Główny Urząd Statystyczny podał, że inflacja w maju tego roku wyniosła 2,9 proc. Ale już w porównaniu z kwietniem była deflacja, czyli za te same pieniądze stać jest nas na więcej. Poza owocami ceny żywności stanęły w miejscu, a mocno taniały usługi transportowe i paliwa.
W maju mieliśmy drugi miesiąc z rzędu spadku cen. Tym razem spadek był 0,2 proc. w porównaniu do 0,1 proc. w kwietniu
Największy wpływ na deflację miały usługi transportowe i paliwa, a głównie spadek cen gazu do samochodów
Drożały owoce i usługi stomatologiczne
Wskaźnik cen towarów i usług konsumpcyjnych spadł w maju w porównaniu z kwietniem o 0,2 proc. – GUS podał zweryfikowane dane.

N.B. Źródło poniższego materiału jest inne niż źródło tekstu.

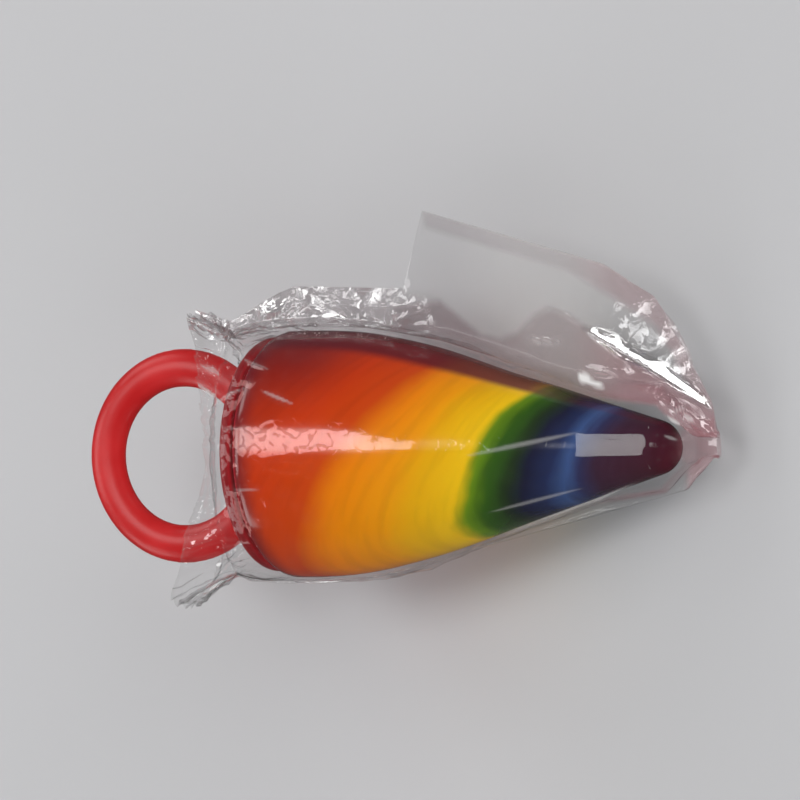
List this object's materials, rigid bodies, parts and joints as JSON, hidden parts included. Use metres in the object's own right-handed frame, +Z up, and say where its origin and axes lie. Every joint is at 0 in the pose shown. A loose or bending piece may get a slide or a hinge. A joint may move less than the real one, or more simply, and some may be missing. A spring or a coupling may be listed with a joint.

Oznacza to już drugi miesiąc deflacji. Tak długiej serii nie było od 2017 roku. Najdłuższa seria spadków cen w historii wynosiła cztery miesiące między listopadem 2015, a lutym 2016.
Z punktu widzenia siły nabywczej naszych wynagrodzeń to bardzo dobra wiadomość. Możemy sobie kupić za te same pieniądze więcej niż w kwietniu i marcu.
Rok do roku była jednak inflacja i ceny są wyższe o średnio 2,9 proc. niż w maju poprzedniego roku.
Paliwa deflacyjne
Najnowsze dane potwierdzają wcześniejszy tzw. szybki odczyt GUS z końca maja. Jednocześnie urząd podał więcej szczegółów i wiadomo, które konkretnie towary wpłynęły najbardziej na spadek cen.
W skali miesiąca najszybciej taniał transport (o 4,5 proc. mdm). Najmocniej spadały ceny usług transportowych (-18,4 proc. mdm) – obniżyły wskaźnik cen o 0,2 pkt. proc. Redukcja popytu na przejazdy w czasie pandemii najwyraźniej zmusiła przewoźników do wojny cenowej.
Wolniej niż usługi transportowe taniały paliwa (-4,5 proc. mdm), ale ich udział w koszyku inflacyjnym jest większy, przez co miały na niego wpływ równie mocny, jak usługi transportowe (o 0,2 pkt. proc. w dół). Najmocniej staniał gaz do samochodów (-7,7 proc.). To już mogą być pierwsze efekty nowej formuły cenowej, po jakiej rosyjski Gazprom sprzedaje gaz PGNiG. Benzyna staniała o 4,1 proc., a olej napędowy o 4,4 proc. w porównaniu z kwietniem. To efekt spadku światowych cen ropy.